The composer and saxophonist at the centre of New York downtown music, whose game pieces gave improvisation a method, whose bands met hardcore and grindcore head on, and whose Tzadik label built the platform much of the avant-garde and noise field stands on.
John Zorn is the connector, and the Bureau files him at Tier I for that role above any other: the composer, saxophonist and organiser at the centre of New York downtown music whose bands, methods and above all his Tzadik label tie the avant-garde, hardcore and noise traditions into one field. Born in New York in 1953 and largely self-taught, he has been the gravitational centre of lower-Manhattan experimental music since the mid-1970s.
His first major contribution was method. From the late 1970s Zorn composed game pieces, improvisational works governed by systems of rules and cues rather than written scores, of which Cobra (1984) is the best known. The point was structure without notation: improvisation organised by a game's logic, a third path between the fully composed and the freely improvised. He paired this with a file-card method of composition, assembling pieces from blocks of contrasting material, heard on The Big Gundown (1986) and Spillane (1987).

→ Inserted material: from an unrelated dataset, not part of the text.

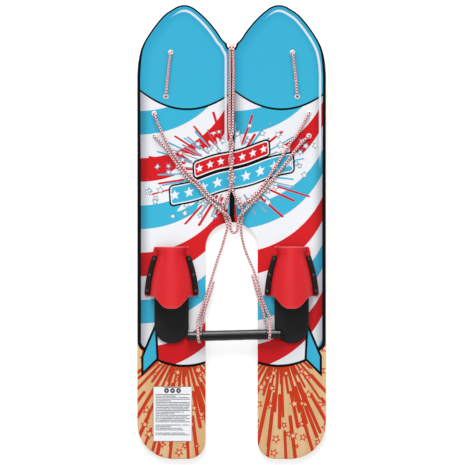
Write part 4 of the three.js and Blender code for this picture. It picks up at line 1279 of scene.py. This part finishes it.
# ---- scene ----
def make_stage():
    scene = bpy.context.scene
    scene.view_settings.view_transform = "Standard"
    shader = Shader("pale_floor")
    x, y, _ = shader.position()
    tone = noise((x * 0.001, y * 0.001), 1.2, 2.0)
    material = shader.surface(mix(tone, "C8C8C8", "D0D0D0"), 0.8, Emission_Color="FFFFFF",
                              Emission_Strength=0.5, Specular_IOR_Level=0.1)
    bpy.ops.mesh.primitive_plane_add(size=12, location=(0, 0, 0))
    floor = bpy.context.object
    floor.name = "floor"
    floor.data.materials.append(material)
    world = bpy.data.worlds.new("studio")
    world.use_nodes = True
    nodes, links = world.node_tree.nodes, world.node_tree.links
    direction = nodes.new("ShaderNodeTexCoord")
    split = nodes.new("ShaderNodeSeparateXYZ")
    height = nodes.new("ShaderNodeMapRange")       # bright round the horizon, dimmer overhead
    links.new(direction.outputs["Generated"], split.inputs[0])
    links.new(split.outputs["Z"], height.inputs["Value"])
    for name, value in (("From Min", 0.45), ("From Max", 1.0), ("To Min", 0.62), ("To Max", 0.34)):
        height.inputs[name].default_value = value
    nodes["Background"].inputs["Color"].default_value = (1, 1, 1, 1)
    links.new(height.outputs["Result"], nodes["Background"].inputs["Strength"])
    scene.world = world
    for name, spot, size, power in (
            ("key", (-0.5, 2.4, 2.3), 1.2, 58), ("left", (-2.6, -0.7, 1.9), 1.8, 18),
            ("right", (2.6, -0.6, 1.9), 1.8, 18), ("low", (0.2, 2.9, 0.9), 1.6, 62),
            ("glint", (0.1, 0.55, 3.2), 0.5, 4)):
        light = bpy.data.lights.new(name, "AREA")
        light.size, light.energy = size, power
        lamp = bpy.data.objects.new(name, light)
        lamp.location = spot
        lamp.rotation_euler = (-Vector(spot)).to_track_quat("-Z", "Y").to_euler()
        scene.collection.objects.link(lamp)
    camera = bpy.data.cameras.new("camera")
    camera.sensor_width = 36
    distance, view_width = 30.0, 1.1625         # far away with a long lens, straight above
    camera.lens = 36 * distance / view_width
    camera.clip_start, camera.clip_end = 10, 50
    seat = bpy.data.objects.new("camera", camera)
    seat.location = (0.00225, -0.0006, distance)
    scene.collection.objects.link(seat)
    scene.camera = seat


make_stage()
make_ropes()
make_board()
make_eyelets(moulded_plastic("eyelet_plastic", "E9E4D6", "F5F2EA", 0.3))
make_bindings()
make_label()
make_handle()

The bands carried the method into violence. Naked City, formed in 1989, compressed jazz, surf, film music, hardcore and grindcore into jump-cut miniatures that could change idiom every few seconds; Painkiller, formed in 1991 with Bill Laswell and the former Napalm Death drummer Mick Harris, fused free jazz with grindcore and dub. These are the projects that put Zorn directly adjacent to the noise and extreme-metal worlds this archive documents, and they made his downtown scene legible to listeners coming from the heavy end.
Alongside the extremity ran the composing. From 1994 his Masada songbook set out to forge a new Jewish music across jazz and chamber forms, growing to hundreds of compositions and many ensembles, and he has scored more than fifty films and written for orchestra and chamber group throughout. The same figure who made grindcore miniatures has produced a vast body of notated and songbook work; the breadth is the point.
His largest structural contribution is Tzadik, the not-for-profit cooperative label he founded in 1995 with Kazunori Sugiyama. Through it, and through the venues he has run, the Knitting Factory, Tonic, and The Stone, which he founded in 2005, Zorn built the infrastructure of the experimental field rather than merely contributing to it. Tzadik's series carried Merzbow, Hanatarash, KK Null and the Japanese noise underground to listeners far outside it, which is the direct tie between Zorn's world and this archive's.
The Bureau files John Zorn at Artists · Tier I as the connector: the downtown composer and organiser whose game pieces gave improvisation a method, whose bands met hardcore and grindcore head on, and whose label and venues built the platform on which much of the noise and avant-garde field stands. He is not of the industrial tradition, but few figures have done more to gather its neighbours into one place.